E decretou: “Os banqueiros são uns bandidos. Abaixo os patrões delinqüentes, abaixo a vergonhosa corrida ao lucro, a imoralidade. Viva o Estado.”

A União Européia tem meio século. Superou questões que lhe foram legadas por 2 mil anos de história e furor. A certa altura, eclode a crise e o que vemos? Uma Europa dividida em antagonismos. Uma Inglaterra que vai por um caminho, uma Alemanha que vai por outro, uma França que toma um terceiro… Foi necessário meio século para criar a União Européia; bastaram oito dias de crise para gerar uma “Desunião Européia”.

O que se vislumbra é uma enorme mudança geopolítica: países que dividiam o mundo e os lucros, que reinavam sobre os outros, cambaleiam. EUA, a velha Europa e Japão estão se juntando aos “pobretões”.

Ao contrário, os países emergentes parecem, por enquanto, suportar o golpe e reagir com prudência e energia. É nesses países, até ontem mais ou menos menosprezados, que os especialistas colocam suas esperanças. “A fé mundial resiste nos países emergentes”, diz Christian de Boissieu, presidente do Conselho de Análise Econômica. “China, América Latina e Índia poderão aparar o choque da recessão americana.”

A pergunta foi feita a Jean-Pierre Petit, economista-chefe da Exane BNP Paribas: “A crise acelerará a migração do poder econômico e político do Ocidente para os países emergentes?” Petit respondeu sem hesitar: “Este processo já começou”.

Os países emergentes, com a China à frente, são os grandes vencedores desta década.
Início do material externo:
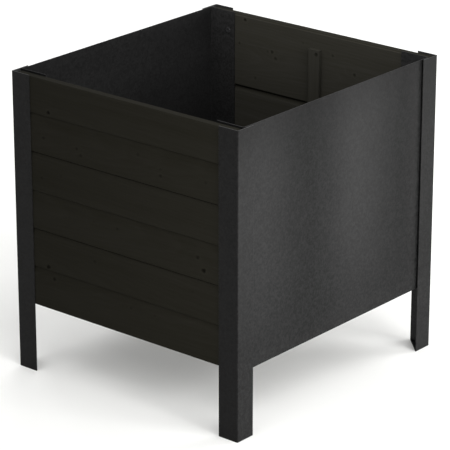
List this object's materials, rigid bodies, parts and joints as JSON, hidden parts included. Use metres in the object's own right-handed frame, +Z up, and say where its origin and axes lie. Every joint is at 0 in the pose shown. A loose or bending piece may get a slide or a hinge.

Estamos assistindo a uma transferência do poder econômico, financeiro, político e mesmo tecnológico. Por cinco anos, o consumo nos EUA e na Europa foi inchado pela bolha imobiliária, que só favoreceu as aplicações financeiras, aprofundou as desigualdades entre as gerações, fabricou o endividamento das famílias, o déficit externo, ameaçando explodir o sistema financeiro internacional.

E prossegue: “As aquisições de ativos ocidentais por fundos soberanos ou pelas multinacionais de países emergentes se multiplicarão. Evidentemente, esses últimos reduzirão o ritmo de expansão, mas deverão resistir. Uma das grandes diferenças em relação à crise de 1929 é precisamente o peso dos emergentes na economia global.
Este é um motivo de esperança.”

No jornal Libération, Olivier Compagnon, da Universidade Paris VII, surpreende-se que a América Latina resista à crise: “Mais sólidas, as economias da América Latina aproveitam da alta das matérias-primas.”

E cita a presidente do Chile, Michelle Bachelet, que lança farpas cruéis e irônicas aos países “dominantes”. “Michelle Bachelet surpreendeu-se com o fato de que os países ricos e as instituições internacionais, que durante 25 anos ensinaram à América Latina as virtudes da “desestatização” e o “credo neoliberal”, agora possam descobrir bruscamente as virtudes da “regulamentação”.”